Congested Areas

Making an approach in a congested area, and subsequently discovering the site to be impossible or inappropriate, is another example of possibly being falsely accused of low flying. There are some inconsiderate pilots who fly too low in congested areas without reason, but they are rare. Every pilot will have an aborted landing situation occasionally. According to 14 CFR part 91, section 91.119 you may fly closer to the ground than the minimum altitude, if necessary for landing. For example, during your approach, the balloon turns away from the obviously preferred landing site, but there is another possible site only one-half mile in the proper direction. You have two choices: (1) go back up to a legal altitude and try again, or (2) stay low, in the wind you are sure will carry you to a good site, and try to make the second landing site.

In making the first choice, you could be accused of intentionally flying too low. However, with the second choice, you will fly lower for a longer period of time, which might appear to be a violation of the minimum altitude regulation. This is not an argument in favor of either technique. Many pilots prefer the second choice on the “once you go down to land, you had better land” theory.

Landing Techniques

Landing is probably the most demanding maneuver in ballooning. You must visualize your landing. Imagine the path through the air and across the ground. Look for obstacles, especially powerlines, near the imagined track. Note surface wind velocity and direction by looking for smoke, dust, flags, moving trees, and anything else that indicates wind direction. Do not be influenced too much by a wind indicator at a distance from the proposed site if there is a good indicator closer.

Visualize the descent to the site. For example, imagine you are flying level at 700 feet above ground level (AGL) and it is time to land. Checking the fuel, you have 30 percent remaining in two 20-gallon tanks. Your track across the ground is toward the southeast, but you observe a farmer’s tractor making a column of dust that is traveling nearly due east. The dust cloud rises from the ground at about a 45° angle. From this information you can guess that the balloon will turn left as it descends. This means you are looking to the left of the line the balloon now travels. By dropping small tissue balls, you determine that the wind changes about halfway to the ground and continues to turn left about 45°. Visualize your descent being no faster than about 500 FPM initially and slowing to about 300 FPM about 400 feet AGL where you expect the turn will start. Because the balloon will lose some lift from the cooling effect of the wind direction change, plan on closely monitoring your descent during the turn.

With this imagined descent in mind, search for an appropriate landing site. The next fallow field to the left of your present path is blocked by tall powerlines. You reject the site.

The next field that seems appropriate is an unfenced grain stubble field bordered by dirt roads with a 30 foot-high powerline turning along the west side, to the left and parallel to your present track. You must cross over the powerlines to reach your proposed landing field. Under the powerlines is a paved road, with a row-crop of sugar beets to the right and directly in your present path.

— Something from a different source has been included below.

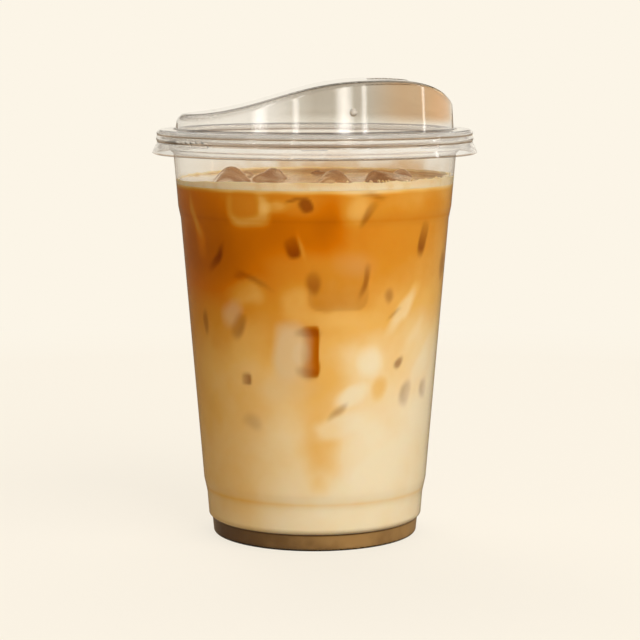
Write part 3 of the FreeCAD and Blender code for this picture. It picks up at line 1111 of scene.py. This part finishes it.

You select as your landing target the intersection of the two dirt roads at the southeast corner of the field. Your planned path would be across the field diagonally giving the greatest distance from the powerlines. Extending the final approach line back over the powerlines and into the sugar beet field, select a target for your surface wind turn. Next, set the spot where you will begin the initial descent.

Now, reverse the procedure and perform the descent, turn, and landing that you visualized. If all goes as visualized, allow the balloon to cool and accelerate to about 500 FPM. Apply some heat to arrest the descent as you approach your imagined turning point over the beets; level off (or maybe actually climb a bit) as you cross over the powerlines (about 200 feet above them); allow the balloon to cool again as you set up another descent across the stubble field. Due to the 7 miles per hour (MPH) estimated wind, allow the basket to touch down about 150 feet out from the dirt road intersection to lose some momentum as the basket bounces and skids over to the road, just where you planned.

Imagine now, how the landing might have occurred not knowing the surface wind was different from the flightpath. Maybe the less considerate pilot would plan on landing in the beets. Maybe the crop will not be hurt and the farmer will not care. Unfortunately, the balloon turns unexpectedly toward the powerlines, causing the pilot to make several burns of undetermined amount, setting up a climb that prevents the pilot from landing on the dirt road. The road is right in line with the balloon’s track, but disappearing behind the balloon. Another good landing site becomes unusable because of the lack of planning.

The thoughtful pilot makes a nice landing on a dirt road with 25 percent fuel remaining, while the unprepared pilot dives, turns, climbs, and is now back at 600 feet in the air looking for another landing site. For the next attempt, the pilot will have less fuel and be under more pressure, all because of not noticing the powerlines to the left and not checking the wind on the ground before making the descent. The first pilot visualized a plan, executed the plan, and is safely on the ground while the second pilot is saying, “Well, let’s go down again and see what happens.”

Do not have a “let’s see what happens” attitude. Have a plan.